__Exercise instructions__
Find the word "manifold" in the material below and gather every line that contains it.

= = = = =

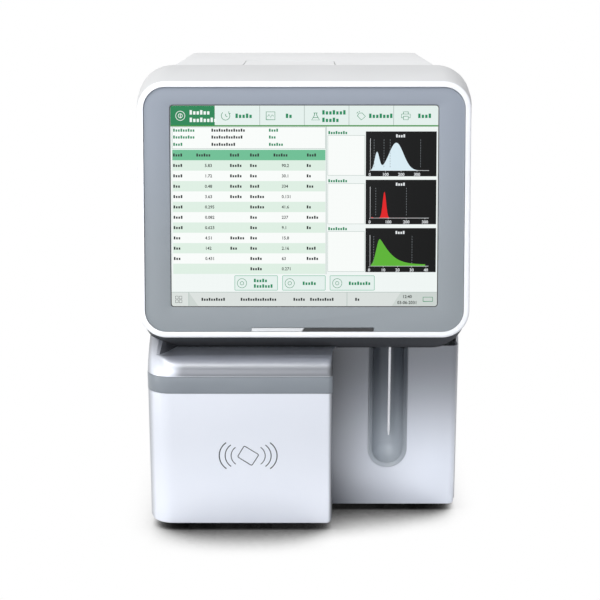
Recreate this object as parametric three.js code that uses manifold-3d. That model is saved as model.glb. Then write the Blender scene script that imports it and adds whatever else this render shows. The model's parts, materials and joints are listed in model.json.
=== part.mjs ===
// A bench-top blood cell analyser: a tilted touch-screen head over a two-depth lower front,
// a sample probe hanging in a rounded channel, a slip recorder in the top cover,
// and the fluid and electronic units inside. Millimetres, +Z up, the front faces -Y.
import * as THREE from 'three';
import { mergeVertices } from 'three/addons/utils/BufferGeometryUtils.js';
import Module from 'manifold-3d';

const wasm = await Module();
wasm.setup();

// Shared sizes
const fit = 0.3; // gap kept between pieces that touch
const runFit = 0.3; // radial gap of a turning or sliding piece
const overrun = 4; // how far a cutter runs past what it cuts
const wall = 2.5; // moulded cover wall
const sheet = 2; // steel sheet
const boardThickness = 1.6;

// Head
const screenWidth = 246;
const screenHeight = 184.5;
const screenRaise = 318.4; // middle of the screen above the table
const headTilt = THREE.MathUtils.degToRad(9);
const windowMargin = 0.9;
const windowCorner = 3;
const bezelSide = 25; // how far the bezel reaches beside, above and below the screen
const bezelAbove = 16.95;
const bezelBelow = 23.95;
const bezelCorner = 20;
const bezelThickness = 3;
const bezelHalfWidth = screenWidth / 2 + bezelSide;
const bezelLow = -screenHeight / 2 - bezelBelow;
const bezelHigh = screenHeight / 2 + bezelAbove;
const rimFace = 5.4;
const rimProud = 1.4;
const rimDepth = 12;
const rimRound = 2.2;
const rimHalfWidth = bezelHalfWidth + rimFace;
const rimLow = bezelLow - rimFace;
const rimHigh = bezelHigh + rimFace;
const rimCorner = bezelCorner + rimFace;
const ledgeWidth = 8;
const glassSet = 0.8;
const moduleMargin = 6;
const trayMargin = 14;
const lightLeft = -48.9;
const lightSplit = -2;
const lightRight = 64.3;
const lightHeight = 3.2;
const lightSlant = 2.4;
const lightProud = 0.3;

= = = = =

__Written solution__
Recreate this object as parametric three.js code that uses manifold-3d. That model is saved as model.glb. Then write the Blender scene script that imports it and adds whatever else this render shows. The model's parts, materials and joints are listed in model.json.
import Module from 'manifold-3d';